L’allarme smog è tangibile in pianura padana e la Romagna non fa eccezione. Anche se i valori delle tre province sono inferiori a quelli delle città emiliane, la concentrazione di inquinanti resta superiore a quella raccomandata dall’Oms. Il rapporto Legambiente “Mal’Aria” prende in considerazione i valori medi rilevati nel 2021 in particolare riguardo a tre inquinanti: le polveri sottili (Pm10), quelle ultrasottili (Pm2,5) e il biossido d’azoto (No2).

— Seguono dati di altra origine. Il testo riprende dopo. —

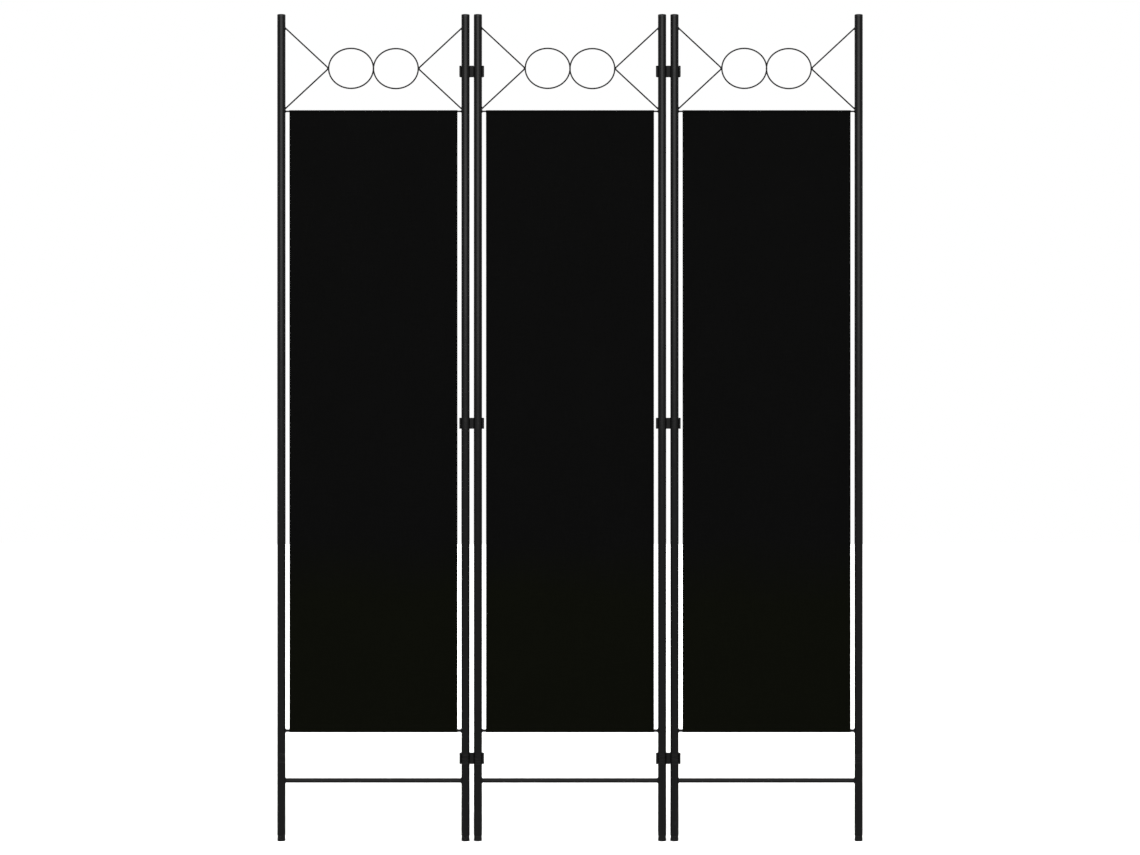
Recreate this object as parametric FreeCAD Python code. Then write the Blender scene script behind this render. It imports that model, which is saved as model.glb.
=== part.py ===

L’Organizzazione mondiale della sanità indica una media giornaliera massima di 15 microgrammi per metro cubo per il Pm10, di 5 microgrammi per il Pm2.5 e di 10 microgrammi per l’No2.
I valori romagnoli
In tutte le città romagnole la situazione è molto diversa e lontana dai valori ideali. A Rimini le polveri sottili si sono attestate nel 2021 attorno ad una media di 27, stesso valore per il biossido di azoto. Le polveri ultrasottili hanno fatto segnare alle centraline una media di 15 microgrammi su metro cubo, addirittura il triplo del valore considerato sano dall’Oms. Numeri simili a Ravenna: le Pm10 si sono attestate a quota 25 microgrammi su metro cubo, le Pm2,5 a 15 e il biossido di azoto a 23. Forlì-Cesena è la città in cui l’aria è più pulita, almeno facendo il confronto con il resto della regione: la provincia nel 2021 ha registrato una media di 23 microgrammi su metrocubo per Pm10 e azoto e di 13 per le pm 2,5. Anche nel Forlivese quindi non c’è molto da stare allegri.
Futuro grigio
«Sicuramente – scrive Legambiente – l’anno appena iniziato non promette bene, dato che dal 18 gennaio tutta la regione, si sono viste costrette ad applicare le misure emergenziali previste per lo sforamento dei limiti delle Pm10; misure che sono terminate solo il 1 Febbraio, grazie alle previsioni di vento forte». Per il valore Pm 2,5, invece, quella che desta maggiori preoccupazioni dal punto di vista della salute, l’obiettivo di riduzione delle concentrazioni a livello nazionale è del 61%. Si tratta di «una situazione complessa», sottolinea l’associazione. Spesso infatti si dimentica che non è solo il traffico ad essere direttamente legato all’inquinamento. Un ruolo importante, ricorda Legambiente, lo giocano anche gli allevamenti intensivi: «Insieme all’utilizzo delle deiezioni, secondo Ispra contribuiscono per il 94% delle emissioni di ammoniaca: inquinante primario precursore del particolato». Anche per le Pm 10 il ragionamento è analogo: a contribuire alla loro diffusione in aria sono soprattutto gli impianti di riscaldamento domestici. Per cominciare quanto meno ad affrontare la questione Legambiente ha lanciato la campagna di raccolta firme “Ci siamo rotti i polmoni” per chiedere soluzioni al governo.